For CFOs, it’s about making sure they’re enabling the structure and support for the CIOs so that when business case evaluations come up and there are questions about what the technology spend will yield for the business, there is a good support model to answer the questions and the governance model is leading it from the forefront rather than waiting for business units to come and ask the question.

“One of the things you could do, most companies have reviews, on a monthly basis, where the leadership team get together and talk about financials, what is happening in the business. Having a place in that forum to talk about enterprise technology spend, and giving the governance team the right model and platform to have that communication with the business,” he says.

And that Verizon example we started with? Sahoo says the 2.3 percent was achieved in seven months. “They had a lot more impact after that.”

“He did some of the things I talked about. He went to each business unit and looked at what they were spending on technology. Then he started benchmarking, creating targets and benchmarks for each of the functions in terms of what they were spending on technology.

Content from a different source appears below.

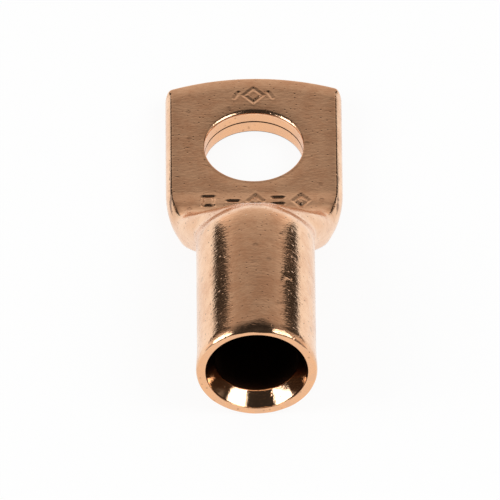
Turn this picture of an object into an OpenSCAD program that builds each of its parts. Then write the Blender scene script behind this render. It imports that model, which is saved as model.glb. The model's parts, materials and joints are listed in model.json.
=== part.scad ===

Then he started doing contract reviews looking at how much spending across vendors, and using the skills and expertise he has at the CIO level for how he manages the IT budget, and extending it across the entire enterprise.

“It’s a really good example of how a CIO partnered with the business unit leaders and with support and structure from the leadership found cost savings beyond just the IT budget.

“And it’s absolutely attainable for Australian and New Zealand businesses. If the CIO is partnering with the business units, if we start to define it, track it, measure it, I don’t think impossible task to conquer. But the first thing is we need to start measuring it and that’s when we start to manage it as well.”